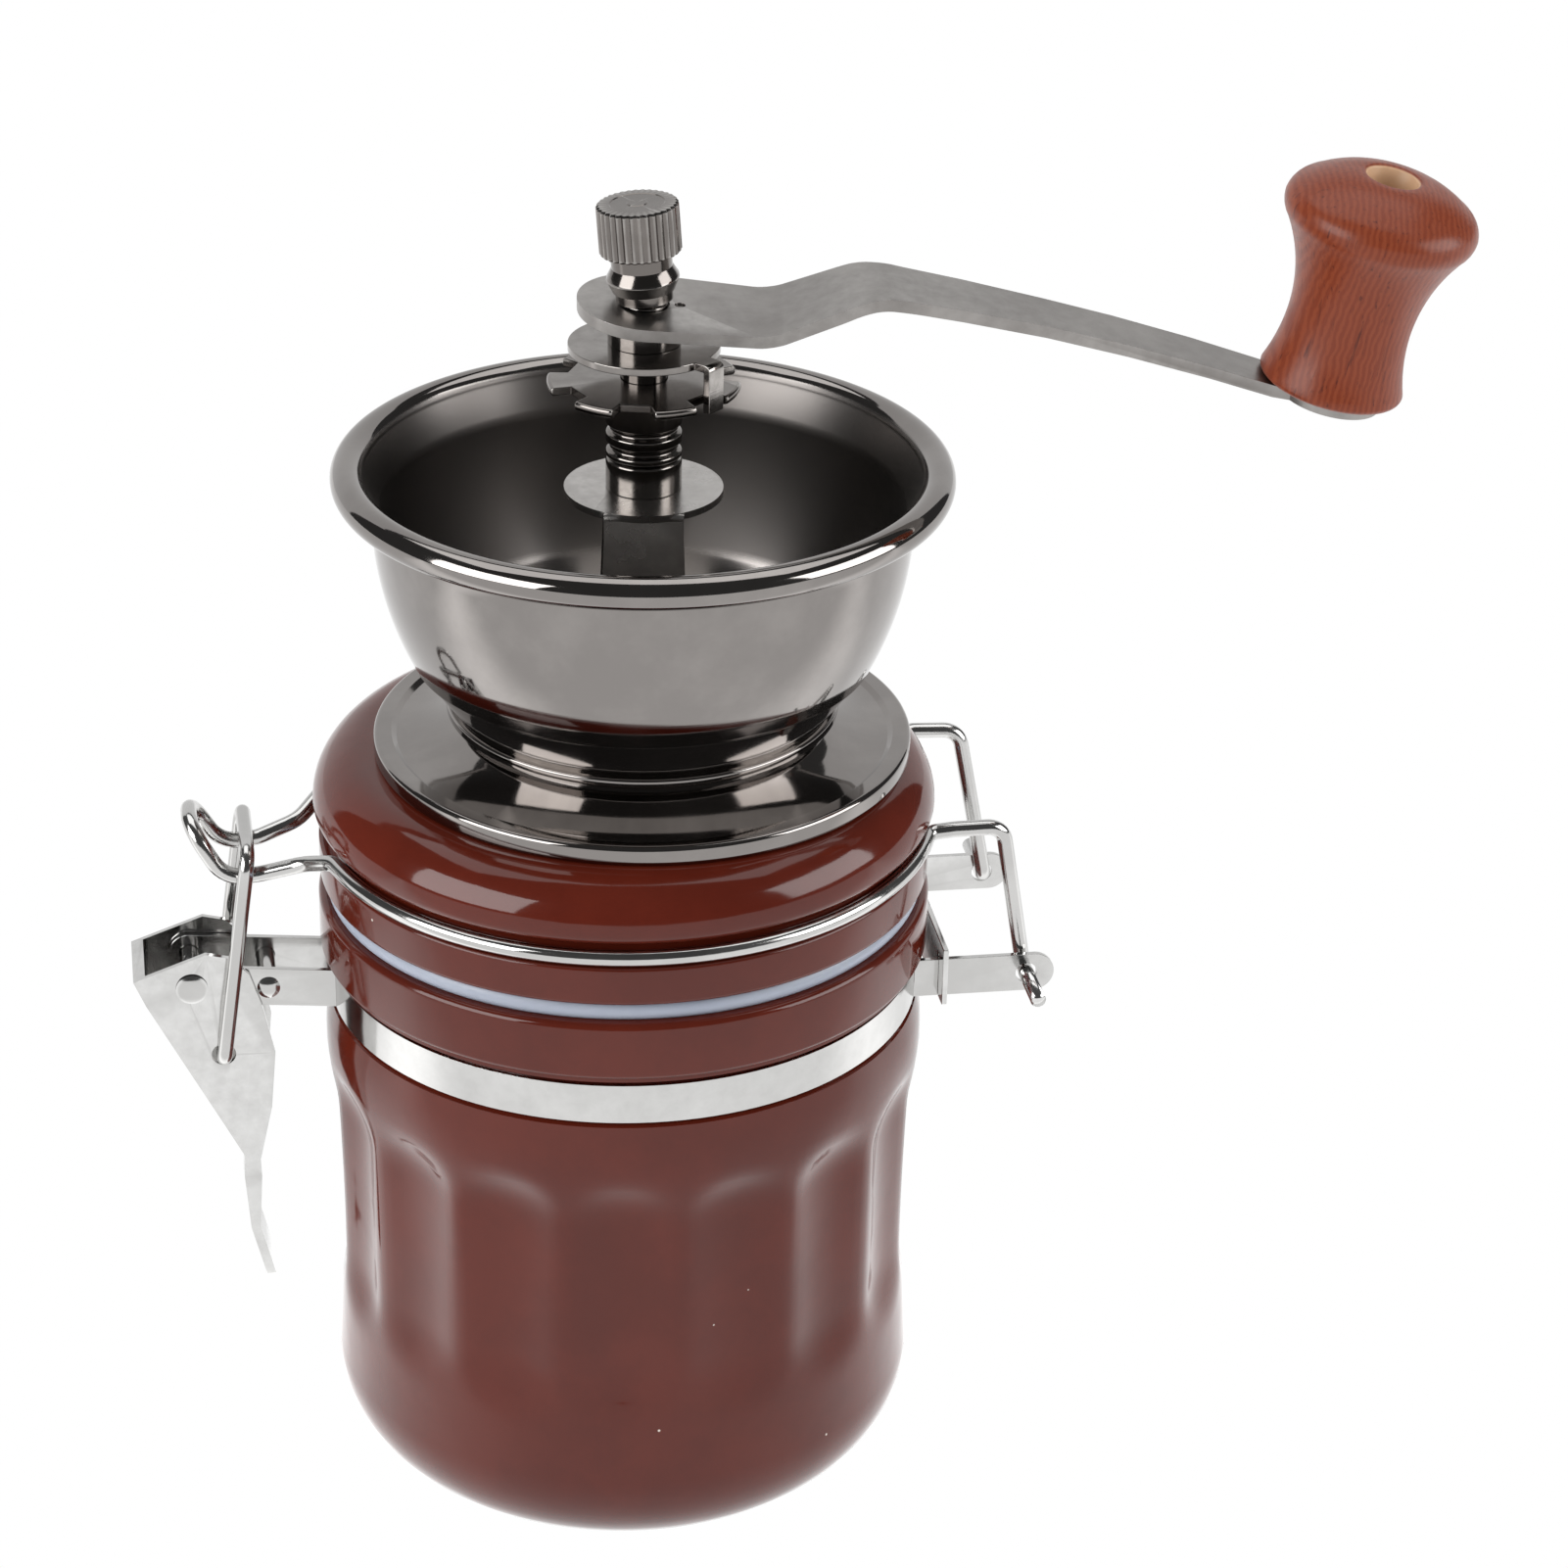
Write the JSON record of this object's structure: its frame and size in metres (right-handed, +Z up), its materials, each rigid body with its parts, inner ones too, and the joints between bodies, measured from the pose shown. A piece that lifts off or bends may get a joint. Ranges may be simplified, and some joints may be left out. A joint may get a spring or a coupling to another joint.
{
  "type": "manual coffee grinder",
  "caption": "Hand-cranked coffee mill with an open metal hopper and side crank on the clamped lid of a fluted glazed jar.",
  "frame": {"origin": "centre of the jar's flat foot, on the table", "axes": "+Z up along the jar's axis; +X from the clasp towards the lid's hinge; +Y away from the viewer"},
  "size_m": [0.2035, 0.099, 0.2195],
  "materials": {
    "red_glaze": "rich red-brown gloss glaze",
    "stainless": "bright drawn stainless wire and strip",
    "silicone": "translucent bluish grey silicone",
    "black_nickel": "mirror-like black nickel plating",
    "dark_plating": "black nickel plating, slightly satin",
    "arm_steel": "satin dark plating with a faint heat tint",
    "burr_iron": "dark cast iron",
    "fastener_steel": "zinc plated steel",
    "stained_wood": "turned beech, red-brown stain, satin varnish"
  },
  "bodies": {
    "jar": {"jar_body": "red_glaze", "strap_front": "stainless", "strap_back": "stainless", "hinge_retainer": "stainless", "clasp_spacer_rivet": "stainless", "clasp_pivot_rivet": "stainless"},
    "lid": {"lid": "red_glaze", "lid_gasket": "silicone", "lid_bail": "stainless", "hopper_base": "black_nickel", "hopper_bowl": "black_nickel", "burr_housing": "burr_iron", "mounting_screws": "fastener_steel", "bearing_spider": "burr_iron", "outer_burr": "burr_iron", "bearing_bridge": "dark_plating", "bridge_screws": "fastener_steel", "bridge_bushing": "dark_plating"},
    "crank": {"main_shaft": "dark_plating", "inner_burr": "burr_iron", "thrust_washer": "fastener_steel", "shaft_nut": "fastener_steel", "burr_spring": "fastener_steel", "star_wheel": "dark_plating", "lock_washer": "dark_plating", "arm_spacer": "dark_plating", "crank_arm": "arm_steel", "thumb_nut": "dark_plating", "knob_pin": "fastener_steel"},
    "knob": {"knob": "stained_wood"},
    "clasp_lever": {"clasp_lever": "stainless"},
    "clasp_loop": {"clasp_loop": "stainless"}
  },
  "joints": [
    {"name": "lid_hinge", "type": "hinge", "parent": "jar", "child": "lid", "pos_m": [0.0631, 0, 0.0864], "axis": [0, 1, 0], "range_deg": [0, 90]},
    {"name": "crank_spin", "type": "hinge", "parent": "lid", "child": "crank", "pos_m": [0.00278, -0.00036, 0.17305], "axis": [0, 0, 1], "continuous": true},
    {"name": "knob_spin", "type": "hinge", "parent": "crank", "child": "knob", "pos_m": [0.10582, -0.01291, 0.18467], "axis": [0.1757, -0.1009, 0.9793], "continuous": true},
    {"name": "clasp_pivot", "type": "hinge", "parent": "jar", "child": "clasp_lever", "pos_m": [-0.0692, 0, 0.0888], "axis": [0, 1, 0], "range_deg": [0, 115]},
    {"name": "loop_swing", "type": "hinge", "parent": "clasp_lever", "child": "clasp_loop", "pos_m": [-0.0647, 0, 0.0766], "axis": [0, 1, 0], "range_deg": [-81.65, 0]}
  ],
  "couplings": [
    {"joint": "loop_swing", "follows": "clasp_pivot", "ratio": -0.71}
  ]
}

....................

▸ PROBLEM TO WORK ON
Restate the data above exactly, keeping each word as it stands.

▸ WRITTEN RESPONSE
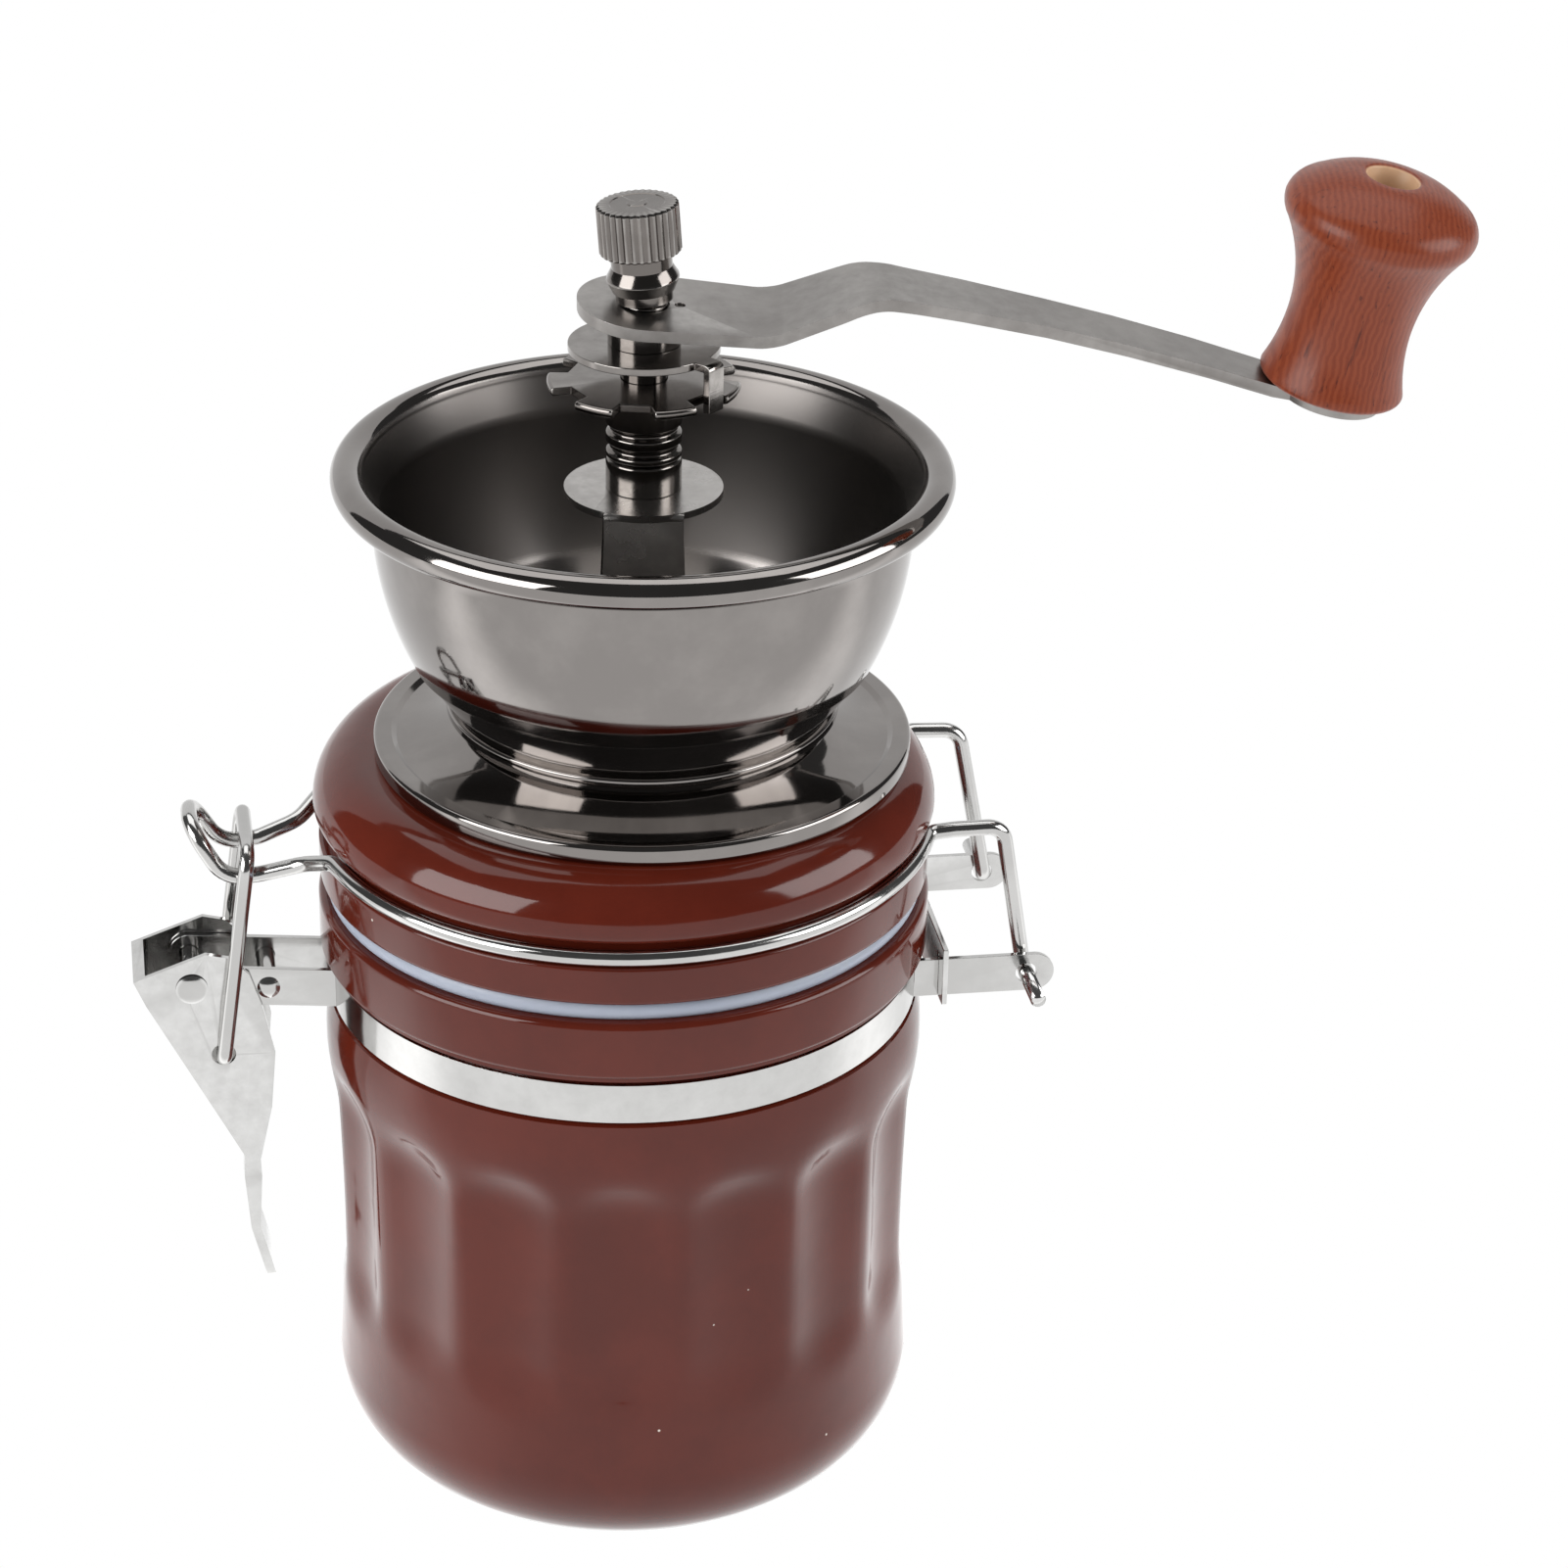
Write the JSON record of this object's structure: its frame and size in metres (right-handed, +Z up), its materials, each rigid body with its parts, inner ones too, and the joints between bodies, measured from the pose shown. A piece that lifts off or bends may get a joint. Ranges may be simplified, and some joints may be left out. A joint may get a spring or a coupling to another joint.
{
  "type": "manual coffee grinder",
  "caption": "Hand-cranked coffee mill with an open metal hopper and side crank on the clamped lid of a fluted glazed jar.",
  "frame": {"origin": "centre of the jar's flat foot, on the table", "axes": "+Z up along the jar's axis; +X from the clasp towards the lid's hinge; +Y away from the viewer"},
  "size_m": [0.2035, 0.099, 0.2195],
  "materials": {
    "red_glaze": "rich red-brown gloss glaze",
    "stainless": "bright drawn stainless wire and strip",
    "silicone": "translucent bluish grey silicone",
    "black_nickel": "mirror-like black nickel plating",
    "dark_plating": "black nickel plating, slightly satin",
    "arm_steel": "satin dark plating with a faint heat tint",
    "burr_iron": "dark cast iron",
    "fastener_steel": "zinc plated steel",
    "stained_wood": "turned beech, red-brown stain, satin varnish"
  },
  "bodies": {
    "jar": {"jar_body": "red_glaze", "strap_front": "stainless", "strap_back": "stainless", "hinge_retainer": "stainless", "clasp_spacer_rivet": "stainless", "clasp_pivot_rivet": "stainless"},
    "lid": {"lid": "red_glaze", "lid_gasket": "silicone", "lid_bail": "stainless", "hopper_base": "black_nickel", "hopper_bowl": "black_nickel", "burr_housing": "burr_iron", "mounting_screws": "fastener_steel", "bearing_spider": "burr_iron", "outer_burr": "burr_iron", "bearing_bridge": "dark_plating", "bridge_screws": "fastener_steel", "bridge_bushing": "dark_plating"},
    "crank": {"main_shaft": "dark_plating", "inner_burr": "burr_iron", "thrust_washer": "fastener_steel", "shaft_nut": "fastener_steel", "burr_spring": "fastener_steel", "star_wheel": "dark_plating", "lock_washer": "dark_plating", "arm_spacer": "dark_plating", "crank_arm": "arm_steel", "thumb_nut": "dark_plating", "knob_pin": "fastener_steel"},
    "knob": {"knob": "stained_wood"},
    "clasp_lever": {"clasp_lever": "stainless"},
    "clasp_loop": {"clasp_loop": "stainless"}
  },
  "joints": [
    {"name": "lid_hinge", "type": "hinge", "parent": "jar", "child": "lid", "pos_m": [0.0631, 0, 0.0864], "axis": [0, 1, 0], "range_deg": [0, 90]},
    {"name": "crank_spin", "type": "hinge", "parent": "lid", "child": "crank", "pos_m": [0.00278, -0.00036, 0.17305], "axis": [0, 0, 1], "continuous": true},
    {"name": "knob_spin", "type": "hinge", "parent": "crank", "child": "knob", "pos_m": [0.10582, -0.01291, 0.18467], "axis": [0.1757, -0.1009, 0.9793], "continuous": true},
    {"name": "clasp_pivot", "type": "hinge", "parent": "jar", "child": "clasp_lever", "pos_m": [-0.0692, 0, 0.0888], "axis": [0, 1, 0], "range_deg": [0, 115]},
    {"name": "loop_swing", "type": "hinge", "parent": "clasp_lever", "child": "clasp_loop", "pos_m": [-0.0647, 0, 0.0766], "axis": [0, 1, 0], "range_deg": [-81.65, 0]}
  ],
  "couplings": [
    {"joint": "loop_swing", "follows": "clasp_pivot", "ratio": -0.71}
  ]
}